Dr. S. Jeevananda Reddy

Patrick MJD
Reply to  Dr. S. Jeevananda Reddy
December 10, 2015 6:08 am

“Dr. S. Jeevananda Reddy
December 10, 2015 at 5:05 am
See now the IT sector with high power consumption.”
That is not the issue as “emissions” are “exported” (Offset?). The “issue” is connectivity and security. And most people wonder why their bank accounts (etc) are plundered. ANZ Bank did this in 1998 (Sheesh what a crock that was. First bank in Aus to “go online”…ha ha ha ha ha ha…serial you should have seen the “experts” install that system. Yes. I did! South Yarra. And had a good old laugh!) and they lost many customers.

Ex-expat Colin
December 10, 2015 5:14 am

Thats on top of the money we (UK) bung them for..er – space research?

trafamadore
December 10, 2015 5:26 am

In rough numbers, if only the US was to pay, that would be a 3 or 4 tanks of gasoline per year from each of us.

Reply to  trafamadore
December 10, 2015 8:32 am

Since it’s so little, would you mind paying for my share?

sciguy54
Reply to  trafamadore
December 10, 2015 10:16 am

When the Fed catches up on its debt, about $60,000 for each person with about $180,000 in additional future promises made without funding, then I might consider such a transfer. Until then, the Fed should not make any additional unfunded promises, and should not expect me to participate if they do.

Bruce Cobb
December 10, 2015 5:35 am

India is just playing the climate hustle game. They, along with many others are there for the dough, simply pretending it’s about “climate change”. In the end, they’ll “settle” for a lower amount, complaining that it’s not nearly enough.
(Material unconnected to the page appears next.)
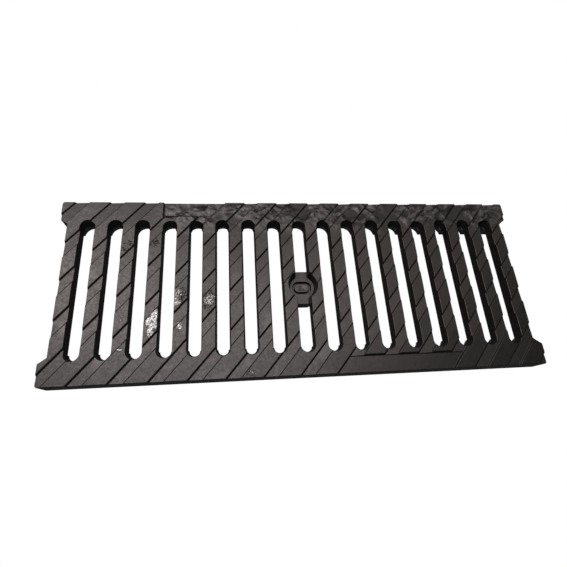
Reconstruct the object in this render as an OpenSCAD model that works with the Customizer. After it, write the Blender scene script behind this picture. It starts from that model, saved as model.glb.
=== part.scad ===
// Ductile iron grate for a drainage channel: a slotted plate on two deep seat rims,
// with raised anti-slip ribs running diagonally across its top and a bolt housing
// in the middle slot. X runs along the channel, Y across it. The origin is the
// middle of the seat plane, on which both rims stand.

/* [Grate] */
// Length along the channel, which is one pitch more than the slots take
grate_l = 500; // [450:10:560]
// Width across the channel
grate_w = 192; // [186:1:220]
// Height from the seat plane to the top of the ribs
grate_h = 24; // [23:0.5:30]
// Radius of the four upright corners
corner_r = 2.5; // [1:0.5:5]
// Bevel along the foot of the two long sides, which eases the grate into its frame
foot_bevel = 2; // [1:0.5:3]

/* [Slots] */
// Number of slots
slot_n = 17; // [15:2:19]
// Width of a slot at the top
slot_w = 15; // [13:0.5:16]
// Length of a slot at the top, over its round ends
slot_l = 148; // [130:1:150]
// Depth from the rib tops to the parting line of the casting, where a slot is narrowest
part_d = 10; // [9:0.5:12]
// How far each wall of a slot leans in above the parting line
slot_lean = 1.5; // [0.8:0.1:2]
// Depth from the rib tops to the underside of the bars
bar_d = 17; // [15:0.5:20]
// Width of a bar at its underside
bar_foot_w = 7; // [5:0.5:9]
// Length of the half slot in each end face
notch_l = 150; // [140:1:152]
// How much shorter each end of the half slot is at its bottom
notch_cut = 5.5; // [4:0.5:8]

// How much further a rim stands in round the end of a slot, just below the parting line
end_ledge = 1.5; // [1:0.1:2]
// Radius of a slot's round ends at the seat plane
end_foot_r = 10; // [8:0.5:11]

/* [Rims] */
// Distance from the axis to the inner face of a rim, at the parting line
rim_y = 66; // [64.5:0.5:69]
// How far the inner face of a rim leans back from there to the seat plane
rim_lean = 1.5; // [1:0.5:3]

/* [Anti-slip ribs] */
// Distance between neighbouring ribs, measured along the channel
rib_pitch = 35.7; // [34:0.1:38]
// Width of the flat top of a rib, measured along the channel
rib_w = 20.4; // [17:0.1:24]
// Angle between the ribs and the channel
rib_a = 49.3; // [46:0.1:54]
// Place on the channel's axis where the steep flank of the middle rib crosses it
rib_x = 1; // [-3:0.5:3]
// Height of the steep flank of a rib
rib_h = 2; // [1.7:0.1:2.1]
// Height of the low flank of a rib, up to which the floor between two ribs climbs
rib_step = 1.4; // [1:0.1:1.6]
// How far the steep flank leans out over its height
flank_lean = 1.1; // [0.6:0.1:1.4]

/* [Bare panels] */
// Depth of the panels below the rib tops
panel_d = 2.2; // [2.2:0.1:3.2]
// Distance from the channel's axis to the inner edge of both panels
panel_y = 78.3; // [77:0.1:84]
// How far the inner edge of a panel, and the straight end of the back one, lean out
panel_lean = 1.5; // [0.8:0.1:2]

/* [Lock housing] */
// Place of the lock on Y
lock_y = -2.5; // [-4:0.5:0]
// Diameter of the round pocket at the top, which cuts into the bars on both sides
pocket_d = 31; // [29:0.5:33]
// Diameter of the pocket at its floor
pocket_floor_d = 26; // [25:0.5:28]
// Outer diameter of the housing that hangs under the two middle bars
housing_d = 39; // [36:0.5:40]
// Length of the housing along the slot
housing_l = 37; // [34:0.5:38]
// Height of the pocket's floor above the seat plane
floor_z = 12.5; // [11:0.5:14]
// Length of the oblong bolt hole
hole_l = 20.5; // [18:0.5:22]
// Width of the oblong bolt hole
hole_w = 13.5; // [11:0.5:14]
// Thickness of the iron under the oblong hole
hole_web = 8.5; // [7:0.5:9]
// Diameter of the round hole for the shank
shank_hole_d = 9; // [8.5:0.5:10]

/* [Lock bolt] */
// Length of the oblong head
head_l = 16.5; // [14:0.5:18]
// Width of the oblong head
head_w = 10; // [8:0.5:11]
// Height of the oblong head
head_h = 3.6; // [3:0.2:4.2]
// Width of the bevel round the top of the head
head_bevel = 0.8; // [0.4:0.1:1.2]
// Diameter of the dimple in the middle of the head
dimple_d = 5; // [3:0.5:6]
// Depth of the dimple
dimple_h = 1; // [0.5:0.1:1.5]
// Diameter of the shank
shank_d = 8; // [6:0.5:8.2]
// Gap between the end of the shank and the seat plane
shank_gap = 0.5; // [0.1:0.1:1]

/* [Hidden] */
$fn = 48;
iron = [0.24, 0.23, 0.23];
bolt_iron = [0.32, 0.31, 0.3];
// Overshoot of a cut past the face that it opens
cut = 1;
// Each end face holds half a slot, so a row of grates keeps one pitch throughout
slot_pitch = grate_l / (slot_n + 1);
slot_r = slot_w / 2;
// Heights above the seat plane
part_z = grate_h - part_d;
bar_z = grate_h - bar_d;
// Half widths of a slot: at the parting line, and between the feet of two bars
neck_r = slot_r - slot_lean;
foot_r = (slot_pitch - bar_foot_w) / 2;
// Lean of the walls for each millimetre of height, above and below the parting line
upper_slope = slot_lean / part_d;
lower_slope = (foot_r - neck_r) / (part_z - bar_z);
// The floor between two ribs, measured square to them
gap_w = (rib_pitch - rib_w) * sin(rib_a);
// Ribs to each side of the middle one, until they are past the corners
rib_n = ceil((grate_l + grate_w / tan(rib_a)) / 2 / rib_pitch);
// The panels end at these ribs, counted from the middle one to the right
back_panel_ribs = [-6, -4];
front_panel_ribs = [3, 7];
// How far the straight end of the back panel reaches into the rib at its corner
panel_bite = 0.8;

// Place on X where the steep flank of a rib starts, at a distance y from the axis
function rib_at(rib, y) = rib_x + rib * rib_pitch + y / tan(rib_a);

// One tooth of the comb below: the space between the feet of two bars
function tooth(x) = let (tip_r = neck_r - cut * lower_slope) [
    [x - foot_r, bar_z], [x - tip_r, part_z + cut],
    [x + tip_r, part_z + cut], [x + foot_r, bar_z]
];

// Bar with round ends and leaning walls: run is the distance between the centres
// of its ends along Y, and r1 and r2 are its half widths at the bottom and the top
module oblong(run, r1, r2, h) {
    rotate([90, 0, 0])
        linear_extrude(run, center = true)
            polygon([[-r1, 0], [r1, 0], [r2, h], [-r2, h]]);
    for (side = [-1, 1])
        translate([0, side * run / 2, 0])
            cylinder(h = h, r1 = r1, r2 = r2);
}

// Blank of the casting, with its four upright corners rounded
module blank() {
    linear_extrude(grate_h) {
        square([grate_l - 2 * corner_r, grate_w], center = true);
        square([grate_l, grate_w - 2 * corner_r], center = true);
        for (sx = [-1, 1], sy = [-1, 1])
            translate([sx * (grate_l / 2 - corner_r), sy * (grate_w / 2 - corner_r)])
                circle(corner_r);
    }
}

// Cut that bevels the foot of the back side
module foot_bevel_cut() {
    rotate([90, 0, 90])
        linear_extrude(grate_l + 2 * cut, center = true)
            polygon([
                [grate_w / 2 - foot_bevel - cut, -cut],
                [grate_w / 2 + cut, -cut],
                [grate_w / 2 + cut, foot_bevel + cut]
            ]);
}

// Upper part of a slot: its walls and round ends lean in down to the parting line
module slot_upper() {
    translate([0, 0, part_z - cut])
        oblong(slot_l - slot_w, neck_r - cut * upper_slope, slot_r + cut * upper_slope,
               part_d + 2 * cut);
}

// Lower part of a slot, which shows at its ends only: a ledge at the parting line, and
// a round end that leans out from there to the seat plane
module slot_lower() {
    top_r = neck_r - end_ledge;
    translate([0, 0, -cut])
        oblong(slot_l - slot_w, end_foot_r + cut * (end_foot_r - top_r) / part_z, top_r,
               part_z + cut);
}

// Half slot in the right end face, with slanted ends
module end_notch() {
    out_y = notch_l / 2 + cut * notch_cut / slot_r;
    in_y = notch_l / 2 - notch_cut;
    translate([grate_l / 2, 0, -cut])
        linear_extrude(grate_h + 2 * cut)
            polygon([[cut, out_y], [-slot_r, in_y], [-slot_r, -in_y], [cut, -out_y]]);
}

// Space below the parting line: a comb whose teeth leave a bar with a narrow foot
// between them, ending at the leaning inner faces of the two rims
module underside() {
    end = grate_l / 2 + foot_r + cut;
    teeth = [for (i = [0 : slot_n + 1]) each tooth(i * slot_pitch - grate_l / 2)];
    slope = rim_lean / part_z;
    low = rim_y + rim_lean + cut * slope;
    high = rim_y - 2 * cut * slope;
    intersection() {
        rotate([90, 0, 0])
            linear_extrude(grate_w, center = true)
                polygon(concat([[-end, -cut], [-end, bar_z]], teeth, [[end, bar_z], [end, -cut]]));
        rotate([90, 0, 90])
            linear_extrude(2 * grate_l, center = true)
                polygon([
                    [-low, -cut], [low, -cut],
                    [high, part_z + 2 * cut], [-high, part_z + 2 * cut]
                ]);
    }
}

// Iron that the slots and the comb leave standing in the middle: the floor of the lock
// pocket, and a cheek under each of the two bars beside it
module lock_housing() {
    translate([0, lock_y, 0]) intersection() {
        translate([0, 0, -2 * cut])
            union() {
                cylinder(h = floor_z + 2 * cut, d = housing_d);
                difference() {
                    cylinder(h = part_z + 4 * cut, d = housing_d);
                    cube([slot_pitch, housing_d + cut, 3 * part_z], center = true);
                }
            }
        cube([housing_d + cut, housing_l, 3 * grate_h], center = true);
    }
}

// Round pocket, oblong hole for the bolt's head and round hole for its shank
module lock_pocket() {
    lean = (pocket_d - pocket_floor_d) / 2 / (grate_h - floor_z);
    h = grate_h - floor_z + cut;
    translate([0, lock_y, floor_z])
        cylinder(h = h, r1 = pocket_floor_d / 2, r2 = pocket_floor_d / 2 + h * lean);
    translate([0, lock_y, hole_web])
        rotate(90)
            oblong(hole_l - hole_w, hole_w / 2, hole_w / 2, floor_z - hole_web + cut);
    translate([0, lock_y, -cut])
        cylinder(h = hole_web + 2 * cut, d = shank_hole_d);
}

// Space between two ribs: the steep flank of the left one, a floor that climbs to
// the right, and the low flank of the next
module rib_gap(w = gap_w, left_d = rib_h, right_d = rib_step) {
    slope = flank_lean / rib_h;
    rotate([90, 0, rib_a + 90])
        linear_extrude(2 * grate_l, center = true)
            polygon([
                [cut * slope, grate_h + cut],
                [-left_d * slope, grate_h - left_d],
                [right_d * slope - w, grate_h - right_d],
                [-cut * slope - w, grate_h + cut]
            ]);
}

// Cut for a bare panel: the space between the flanks of two ribs, as far as it lies in
// one rim (front is 0 or 1) and to the right of a place on X
module panel(front, ribs, left) {
    slope = panel_lean / panel_d;
    in = -cut * slope;
    out = (panel_d + cut) * slope;
    top = grate_h + cut;
    low = grate_h - panel_d - cut;
    intersection() {
        translate([rib_x + ribs[0] * rib_pitch, 0, 0])
            rib_gap((rib_pitch * (ribs[1] - ribs[0]) - rib_w) * sin(rib_a), panel_d, panel_d);
        mirror([0, front, 0])
            rotate([90, 0, 90])
                linear_extrude(2 * grate_l, center = true)
                    polygon([
                        [panel_y + in, top], [panel_y + out, low],
                        [grate_w / 2 + cut, low], [grate_w / 2 + cut, top]
                    ]);
        rotate([90, 0, 0])
            linear_extrude(2 * grate_w, center = true)
                polygon([[left + in, top], [left + out, low], [grate_l, low], [grate_l, top]]);
    }
}

// Panel in the back rim: its left end runs straight back from the flank of a rib,
// and its right end follows the low flank of another
module back_panel() {
    panel(0, [back_panel_ribs[0] - 1, back_panel_ribs[1]],
          rib_at(back_panel_ribs[0], panel_y) - panel_bite);
}

// Panel in the front rim: both its ends follow a rib
module front_panel() {
    panel(1, front_panel_ribs, -grate_l);
}

// The casting
module grate() {
    color(iron)
        difference() {
            blank();
            difference() {
                union() {
                    underside();
                    for (i = [1 : slot_n])
                        translate([i * slot_pitch - grate_l / 2, 0, 0]) {
                            slot_upper();
                            slot_lower();
                        }
                }
                lock_housing();
            }
            for (side = [0, 1]) {
                mirror([side, 0, 0])
                    end_notch();
                mirror([0, side, 0])
                    foot_bevel_cut();
            }
            lock_pocket();
            for (i = [-rib_n : rib_n])
                translate([rib_x + i * rib_pitch, 0, 0])
                    rib_gap();
            back_panel();
            front_panel();
        }
}

// Bolt with an oblong head that lies in the oblong hole
module lock_bolt() {
    color(bolt_iron) translate([0, lock_y, 0]) {
        translate([0, 0, hole_web])
            difference() {
                rotate(90)
                    intersection() {
                        oblong(head_l - head_w, head_w / 2, head_w / 2, head_h);
                        oblong(head_l - head_w, head_w / 2 - head_bevel + head_h,
                               head_w / 2 - head_bevel, head_h);
                    }
                translate([0, 0, head_h - dimple_h])
                    cylinder(h = dimple_h + cut, r1 = 0,
                             r2 = dimple_d / 2 * (1 + cut / dimple_h));
            }
        translate([0, 0, shank_gap])
            cylinder(h = hole_web - shank_gap + head_h / 2, d = shank_d);
    }
}

grate();
lock_bolt();
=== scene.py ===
import math

import bmesh
import bpy
from bpy.props import FloatProperty, FloatVectorProperty, IntProperty, PointerProperty
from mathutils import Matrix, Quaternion, Vector


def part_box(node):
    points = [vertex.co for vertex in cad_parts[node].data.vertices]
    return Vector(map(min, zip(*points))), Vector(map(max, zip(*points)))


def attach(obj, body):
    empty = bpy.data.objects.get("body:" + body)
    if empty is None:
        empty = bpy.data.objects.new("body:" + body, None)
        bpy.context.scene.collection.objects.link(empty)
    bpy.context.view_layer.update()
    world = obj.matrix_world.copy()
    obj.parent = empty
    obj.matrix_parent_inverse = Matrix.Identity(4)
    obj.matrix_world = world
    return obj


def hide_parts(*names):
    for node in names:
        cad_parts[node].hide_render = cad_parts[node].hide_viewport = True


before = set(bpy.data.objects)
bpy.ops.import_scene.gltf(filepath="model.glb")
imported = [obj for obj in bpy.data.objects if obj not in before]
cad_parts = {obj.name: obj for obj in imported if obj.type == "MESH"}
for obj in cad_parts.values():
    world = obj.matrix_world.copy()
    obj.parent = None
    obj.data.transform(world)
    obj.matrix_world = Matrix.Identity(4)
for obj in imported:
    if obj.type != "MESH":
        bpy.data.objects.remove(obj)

bl_info = {
    "name": "Channel Drain Grate",
    "version": (1, 0, 0),
    "blender": (4, 5, 0),
    "location": "View3D > Sidebar > Grate",
    "description": "Dresses a cast-iron channel grate and its locking bolt",
    "category": "Object",
}

MM = 0.001

# The casting's box in the frame, from which its length, width and height are taken
CAST_LOW, CAST_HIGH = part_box("grate")
CAST_SIZE = CAST_HIGH - CAST_LOW
# Overshoot of a cut past the face that it opens
CUT = 1 * MM
# Distance within which points of one shape are joined, and that for slivers on a whole piece
WELD = 0.001 * MM
SLIVER = 50 * WELD
# Boolean solver, which takes closed shells only
SOLVER = "MANIFOLD"
# Sides of a full circle: of the housing, of its pocket, of the shank's hole and of all others
HOUSING_SIDES = 96
POCKET_SIDES = 72
SHANK_HOLE_SIDES = 32
ROUND_SIDES = 48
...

It is still extortion.

Robert of Ottawa
December 10, 2015 5:39 am

Congratulations India!
My only problem is that Canada’s new Boy Wonder PM (part time drama teacher, retired) will pony up. He is known locally as Shiny Pony after all.

TonyL
Reply to  Robert of Ottawa
December 10, 2015 6:13 am

Here in the US, we know that PM Great Hair is known as “Shiny Pony”, but the term baffles us. Could you let us in on how “Shiny Pony” came about, what it originally was in reference to, and how it came to be that your PM got tagged with it.
Remember that Canadians speak Canadian, Americans speak American, the English speak English, and the Aussies speak Australian. Trouble starts when someone assumes that we speak the same language.
Thanks.

Monna Manhas
Reply to  TonyL
December 10, 2015 7:15 am

It’s a moniker bestowed upon him by Ezra Levant in 2011, and is a reference to an old My Little Pony commercial that rhapsodizes on their “so soft” hair.

TonyL
Reply to  TonyL
December 10, 2015 9:54 am

Thanks, Monna.
It’s worse than I thought.

FJ Shepherd
December 10, 2015 5:56 am

I don’t understand. Isn’t India currently in the position that climate alarmists want the rest of the world to be after energy prices soar in the world?